◆ **Work instructions**:
Exactly the lines from the one with "across_groove = groove_heading.cross(Vector(0, 0, 1))" to the one with "bpy.data.objects.remove(obj)", both included, are to be printed again; leave out the rest.
++++ Supplied entries
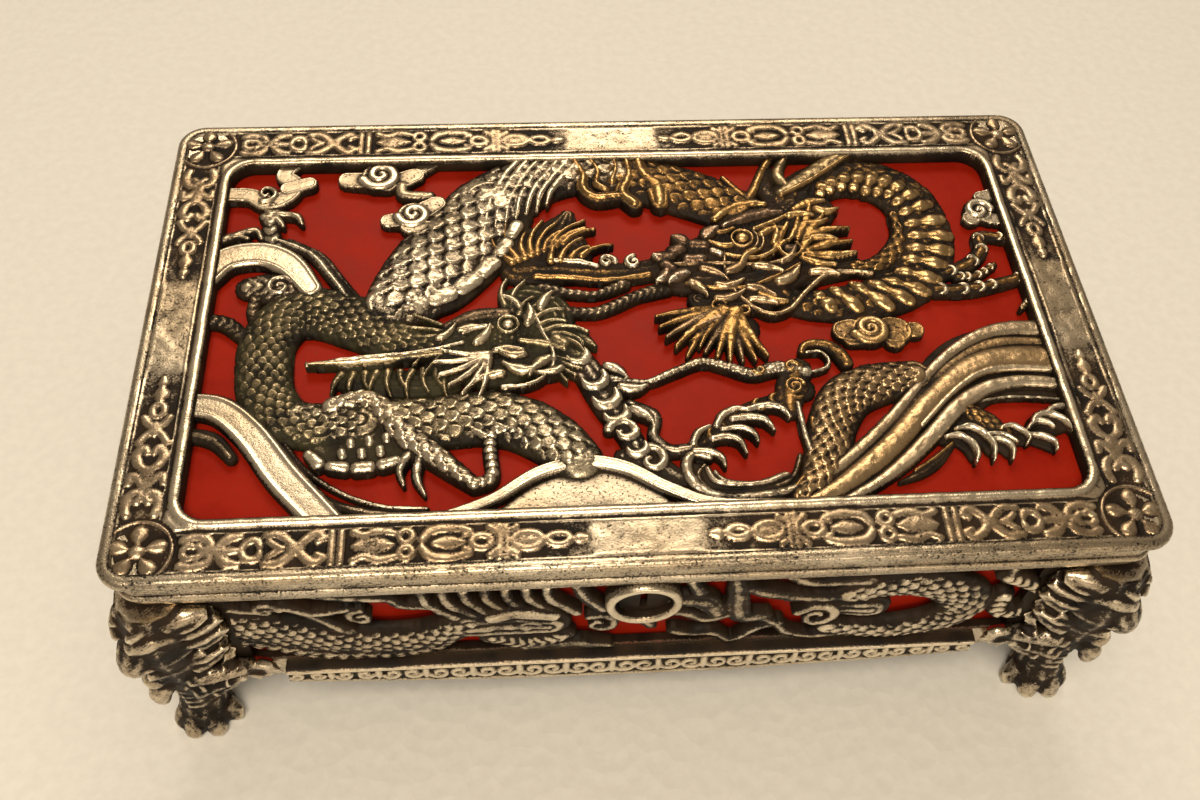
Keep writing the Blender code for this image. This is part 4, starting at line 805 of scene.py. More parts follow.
def cloud(x, y, radius, start, turns, lobes, tone):
    """A flat plate of round lobes with a raised spiral band and a raised edge on it."""
    plate = flat_top(6, rims(0.22, 0.86, 0.08))
    entries = [(plate, tone, 0.6, 1.0, [(x - 0.1, y, radius), (x + 0.1, y, radius)])]
    for points in lobes:
        entries.append((plate, tone, 0.6, 1.0, points))
    entries.append((flat_top(), tone, 1.0, 1.2,
                    coil(x, y, 0.92 * radius, 0.3 * radius, start, turns, 16, 0.1)))
    return entries


def lid_clouds():
    """The flat clouds with raised spirals, and the sprays between them."""
    band = flat_top(4, rims(0.25, 0.8, 0.12))
    return [
        (band, CLEAN, 0.7, 1.1,
         [(-80, 34.3, 1.8), (-74, 34, 2.0), (-70.5, 31.8, 2.0), (-66.5, 33.5, 2.0),
          (-65.3, 37, 2.0), (-67.5, 39.5, 1.9), (-65.5, 43, 1.8)]),
        (band, CLEAN, 0.8, 1.1, [(-66.5, 35.5, 1.8), (-62.3, 37, 1.7)]),
        (None, SILVER, 1.2, 1.1, coil(-70.6, 34.2, 2.2, 0.8, 250, 1.2)),
        (curls(2.4, 0.4), SILVER, 0.6, 1.2, [(-69, 31, 2.2), (-69.3, 26, 1.7), (-68, 20, 2.2)]),
        (None, SILVER, 0.9, 1.0, [(-70.5, 28, 1.2), (-68, 27.3, 1.1), (-66.6, 25.4, 0.5)]),
        (None, SILVER, 0.9, 1.0, [(-68, 28.8, 1.0), (-64.5, 28.3, 1.0), (-63, 26, 0.5)]),
        (None, SILVER, 0.8, 1.0, [(-80, 21, 1.1), (-76, 23.2, 1.2), (-73.2, 22.4, 0.6)]),
        (None, SILVER, 0.8, 1.0, [(-75, 23.6, 1.1), (-72, 24.6, 1.0), (-70.6, 22.4, 0.6)]),
        *cloud(-48, 39, 4.0, 200, 1.6,
               ([(-54.6, 38, 2.1), (-50, 37.6, 2.4)], [(-43.6, 37.6, 2.4), (-41, 39, 2.0)],
                [(-39.5, 40.8, 1.5), (-37, 43, 1.5)], [(-47, 36.4, 2.0), (-46.6, 36.4, 2.0)]), CLEAN),
        (None, SILVER, 0.8, 1.1, [(-43.5, 36, 1.6), (-43, 33.6, 1.5), (-38, 33, 1.4)]),
        *cloud(-41, 27.8, 3.4, 190, 1.5,
               ([(-46, 26.3, 1.7), (-43.4, 26.6, 2.2)], [(-38.6, 29.2, 2.4), (-36.5, 30.8, 2.0)]), CLEAN),
        (band, CLEAN, 0.8, 1.0, [(-42, 24.5, 1.7), (-36.5, 24.2, 1.8), (-33, 26, 1.7)]),
        *cloud(74.4, 25.6, 3.0, 10, 1.3,
               ([(76, 29.4, 1.7), (80, 30.6, 1.5)], [(72.4, 23.6, 1.8), (72.6, 23.6, 1.8)],
                [(76, 23.6, 1.5), (80, 22.8, 1.3)]), CLEAN),
        *cloud(46, -4.5, 3.5, 200, 1.9,
               ([(41, -4.6, 2.4), (42.4, -4.7, 2.9)], [(50.2, -4.8, 3.3), (51, -4.9, 3.1)],
                [(54.3, -4.9, 1.9), (54.5, -4.9, 1.9)], [(50.1, -7.2, 2.0), (50.3, -7.2, 2.0)],
                [(42, -6.6, 1.7), (44.6, -6.8, 1.5)]), BRIGHT_GOLD),
    ]


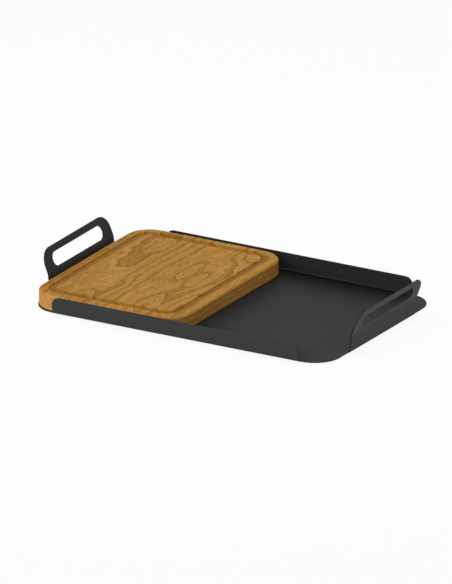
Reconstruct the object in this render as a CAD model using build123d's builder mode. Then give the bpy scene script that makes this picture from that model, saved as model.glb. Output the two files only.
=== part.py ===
from build123d import *
import os

# Serving tray bent from one steel sheet, with a wooden cutting board that slides along it.
# Millimetres. The origin is on the table below the tray's centre: +X along the long side,
# +Y to the back, +Z up. The board rests at the tray's left end.

# Sheet
sheet = 2.0
bend_inner_radius = 0.8
bend_outer_radius = bend_inner_radius + sheet

# Tray floor, measured from bend to bend
tray_length = 537.0
tray_width = 349.0
tray_corner_radius = 44.0

# Long side flanges, which stop a little before the floor's corners begin
flange_height = 28.0
flange_lean = 7.0
flange_corner_radius = 14.0
flange_end_relief = 1.5
flange_length = tray_length - 2 * (tray_corner_radius + flange_end_relief)

# Handles: a web stands on the floor's short side and a grip leans further out
handle_width = 203.0
web_height = 31.0
web_lean = 7.0
grip_length = 38.5
grip_lean = 21.0
grip_corner_radius = 25.0
slot_length = 155.0
slot_height = 23.0
slot_top_rim = 11.0

# Cutting board
board_thickness = 26.0
board_length = 268.0
board_side_gap = 1.0
board_end_gap = 1.5
board_top_round = 4.0
board_bottom_round = 2.0
board_width = tray_width - 2 * board_side_gap
board_corner_radius = tray_corner_radius - 2 * board_side_gap

# Juice groove with a flat bed and rounded sides; its middle line lies inside the board's edge
groove_width = 13.0
groove_depth = 4.0
groove_inset = 21.0
groove_corner_radius = board_corner_radius - groove_inset

# Non-slip pads under the floor's corners
pad_diameter = 16.0
pad_height = 2.5
pad_inset = 40.0
pad_edge_round = 0.8

# Levels, and how far a bent strip's root reaches into the floor it is joined to
underside_level = pad_height
floor_level = underside_level + sheet
root_lap = 4.0


def free_corners(strip):
    """The two short edges through the sheet at a bent strip's free end."""
    through_sheet = strip.edges().filter_by(lambda edge: abs(edge.length - sheet) < 0.001)
    return through_sheet.group_by(Axis.Z)[-1]


# Flange on the back edge: the sheet's bent section along its whole length, free corners rounded
with BuildPart() as flange:
    with BuildSketch(Plane.YZ):
        with BuildLine():
            root = Line((tray_width / 2 - root_lap, underside_level), (tray_width / 2, underside_level))
            bend = JernArc(root @ 1, root % 1, bend_outer_radius, 90 - flange_lean)
            rise = underside_level + flange_height - (bend @ 1).Y
            PolarLine(bend @ 1, rise, direction=bend % 1, length_mode=LengthMode.VERTICAL)
            offset(amount=sheet, side=Side.LEFT)
        make_face()
    extrude(amount=flange_length / 2, both=True)
    fillet(free_corners(flange.part), flange_corner_radius)

# Handle on the right edge: two bends, rounded free corners and a long hand slot
with BuildPart() as handle:
    with BuildSketch(Plane.XZ):
        with BuildLine():
            root = Line((tray_length / 2 - root_lap, underside_level), (tray_length / 2, underside_level))
            bend = JernArc(root @ 1, root % 1, bend_outer_radius, 90 - web_lean)
            rise = underside_level + web_height - (bend @ 1).Y
            web = PolarLine(bend @ 1, rise, direction=bend % 1, length_mode=LengthMode.VERTICAL)
            crease = JernArc(web @ 1, web % 1, bend_inner_radius, web_lean - grip_lean)
            grip = PolarLine(crease @ 1, grip_length, direction=crease % 1)
            offset(amount=sheet, side=Side.LEFT)
        make_face()
    extrude(amount=handle_width / 2, both=True)
    fillet(free_corners(handle.part), grip_corner_radius)
    grip_foot, grip_top = (Plane.XZ.from_local_coords(grip @ end) for end in (0, 1))
    grip_up = (grip_top - grip_foot).normalized()
    slot_centre = grip_top - grip_up * (slot_top_rim + slot_height / 2)
    with BuildSketch(Plane(slot_centre, x_dir=(0, 1, 0), z_dir=Vector(0, 1, 0).cross(grip_up))):
        SlotOverall(slot_length, slot_height)
    extrude(amount=2 * sheet, both=True, mode=Mode.SUBTRACT)

# Tray: floor, both flanges and both handles in one piece of sheet
with BuildPart() as tray_sheet:
    with BuildSketch(Plane.XY.offset(underside_level)):
        RectangleRounded(tray_length, tray_width, tray_corner_radius)
    extrude(amount=sheet)
    add(flange.part)
    mirror(flange.part, about=Plane.XZ)
    add(handle.part)
    mirror(handle.part, about=Plane.YZ)

# Cutting board, resting on the floor at the left end, with its juice groove
board_centre_x = (board_length - tray_length) / 2 + board_end_gap
board_plane = Plane((board_centre_x, 0, floor_level))
board_top_plane = board_plane.offset(board_thickness)
with BuildPart() as cutting_board:
    with BuildSketch(board_plane):
        RectangleRounded(board_length, board_width, board_corner_radius)
    extrude(amount=board_thickness)
    fillet(cutting_board.faces().sort_by(Axis.Z)[-1].edges(), board_top_round)
    fillet(cutting_board.faces().sort_by(Axis.Z)[0].edges(), board_bottom_round)
    groove_x = board_length / 2 - groove_inset
    groove_y = board_width / 2 - groove_inset
    with BuildLine(board_top_plane) as groove_path:
        FilletPolyline(
            (groove_x, groove_y), (groove_x, -groove_y), (-groove_x, -groove_y), (-groove_x, groove_y),
            radius=groove_corner_radius, close=True
        )
    groove_start = groove_path.line @ 0
    groove_heading = groove_path.line % 0
    across_groove = groove_heading.cross(Vector(0, 0, 1))
    with BuildSketch(Plane(groove_start, x_dir=across_groove, z_dir=groove_heading)):
        SlotOverall(groove_width, 2 * groove_depth)
    sweep(path=groove_path.line, mode=Mode.SUBTRACT)

# Four pads with rounded lower edges, one near each corner of the floor
with BuildPart() as non_slip_pads:
    with BuildSketch():
        with GridLocations(tray_length - 2 * pad_inset, tray_width - 2 * pad_inset, 2, 2):
            Circle(pad_diameter / 2)
    extrude(amount=pad_height)
    fillet(non_slip_pads.faces().group_by(Axis.Z)[0].edges(), pad_edge_round)

tray_sheet.part.label = "tray_sheet"
cutting_board.part.label = "cutting_board"
non_slip_pads.part.label = "non_slip_pads"

os.makedirs("parts", exist_ok=True)
export_step(tray_sheet.part, "parts/tray_sheet.step")
export_step(cutting_board.part, "parts/cutting_board.step")
export_step(non_slip_pads.part, "parts/non_slip_pads.step")
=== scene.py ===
from math import cos, radians, sin

import bpy
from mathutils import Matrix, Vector


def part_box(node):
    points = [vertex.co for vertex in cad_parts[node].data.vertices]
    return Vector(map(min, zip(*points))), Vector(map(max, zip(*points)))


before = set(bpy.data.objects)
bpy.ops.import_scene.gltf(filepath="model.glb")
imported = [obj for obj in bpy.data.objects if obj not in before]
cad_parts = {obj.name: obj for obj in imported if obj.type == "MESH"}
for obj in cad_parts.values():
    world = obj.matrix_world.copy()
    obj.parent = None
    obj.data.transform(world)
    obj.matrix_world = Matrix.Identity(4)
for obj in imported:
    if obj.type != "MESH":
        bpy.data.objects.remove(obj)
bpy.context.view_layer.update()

# A bent steel serving tray with a wooden cutting board lying in its left half.
# Metres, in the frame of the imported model: +X along the tray, +Y to the back, +Z up.

scene = bpy.context.scene
scene.view_settings.view_transform = "Standard"

# Camera: orthographic, to the right of the front and above. In the picture, the middle of the tray's
# underside lies PIXELS_RIGHT of the middle and PIXELS_BELOW it.
AZIMUTH = radians(30)
ELEVATION = radians(20)
CAMERA_DISTANCE = 3.0
IMAGE_HEIGHT = 584
PIXELS_PER_METRE = 639.4
PIXELS_RIGHT = 6.4
PIXELS_BELOW = 12.2

tray_low, tray_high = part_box("tray_sheet")
board_low, board_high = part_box("cutting_board")
underside = (tray_low + tray_high) / 2
underside.z = tray_low.z
to_camera = Vector((sin(AZIMUTH) * cos(ELEVATION), -cos(AZIMUTH) * cos(ELEVATION), sin(ELEVATION)))
image_right = Vector((cos(AZIMUTH), sin(AZIMUTH), 0.0))
image_up = to_camera.cross(image_right)
aim = underside + (image_up * PIXELS_BELOW - image_right * PIXELS_RIGHT) / PIXELS_PER_METRE

camera_data = bpy.data.cameras.new("photo_camera")
camera_data.type = "ORTHO"
camera_data.ortho_scale = IMAGE_HEIGHT / PIXELS_PER_METRE
camera = bpy.data.objects.new("photo_camera", camera_data)
scene.collection.objects.link(camera)
camera.location = aim + to_camera * CAMERA_DISTANCE
camera.rotation_euler = to_camera.to_track_quat("Z", "Y").to_euler()
scene.camera = camera


def srgb(red, green, blue):
    """A colour written in screen values of 0 to 255, as the linear colour that shaders take."""
    linear = []
    for value in (red, green, blue):
        share = value / 255
        linear.append(share / 12.92 if share <= 0.04045 else ((share + 0.055) / 1.055) ** 2.4)
    return (*linear, 1.0)


BLACK = (0.0, 0.0, 0.0, 1.0)
WHITE = (1.0, 1.0, 1.0, 1.0)


class Number:
    """A number that a shader node puts out. Sums, products and comparisons with it are nodes too."""

    def __init__(self, shading, socket):
        self.shading = shading
        self.socket = socket

    def __add__(self, other):
        return self.shading.math("ADD", self, other)

    def __sub__(self, other):
        return self.shading.math("SUBTRACT", self, other)

    def __rsub__(self, other):
        return self.shading.math("SUBTRACT", other, self)

    def __mul__(self, other):
        return self.shading.math("MULTIPLY", self, other)

    def __pow__(self, power):
        return self.shading.math("POWER", self, power)

    def __abs__(self):
        return self.shading.math("ABSOLUTE", self)

    def __lt__(self, limit):
        return self.shading.math("LESS_THAN", self, limit)

    def __gt__(self, limit):
        return self.shading.math("GREATER_THAN", self, limit)


# Where nearly all values of a noise lie, and their mean
NOISE_RANGE = (0.3, 0.7)
NOISE_MEAN = 0.5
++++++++
◆ **Reply to the exercise**:
    across_groove = groove_heading.cross(Vector(0, 0, 1))
    with BuildSketch(Plane(groove_start, x_dir=across_groove, z_dir=groove_heading)):
        SlotOverall(groove_width, 2 * groove_depth)
    sweep(path=groove_path.line, mode=Mode.SUBTRACT)

# Four pads with rounded lower edges, one near each corner of the floor
with BuildPart() as non_slip_pads:
    with BuildSketch():
        with GridLocations(tray_length - 2 * pad_inset, tray_width - 2 * pad_inset, 2, 2):
            Circle(pad_diameter / 2)
    extrude(amount=pad_height)
    fillet(non_slip_pads.faces().group_by(Axis.Z)[0].edges(), pad_edge_round)

tray_sheet.part.label = "tray_sheet"
cutting_board.part.label = "cutting_board"
non_slip_pads.part.label = "non_slip_pads"

os.makedirs("parts", exist_ok=True)
export_step(tray_sheet.part, "parts/tray_sheet.step")
export_step(cutting_board.part, "parts/cutting_board.step")
export_step(non_slip_pads.part, "parts/non_slip_pads.step")
=== scene.py ===
from math import cos, radians, sin

import bpy
from mathutils import Matrix, Vector


def part_box(node):
    points = [vertex.co for vertex in cad_parts[node].data.vertices]
    return Vector(map(min, zip(*points))), Vector(map(max, zip(*points)))


before = set(bpy.data.objects)
bpy.ops.import_scene.gltf(filepath="model.glb")
imported = [obj for obj in bpy.data.objects if obj not in before]
cad_parts = {obj.name: obj for obj in imported if obj.type == "MESH"}
for obj in cad_parts.values():
    world = obj.matrix_world.copy()
    obj.parent = None
    obj.data.transform(world)
    obj.matrix_world = Matrix.Identity(4)
for obj in imported:
    if obj.type != "MESH":
        bpy.data.objects.remove(obj)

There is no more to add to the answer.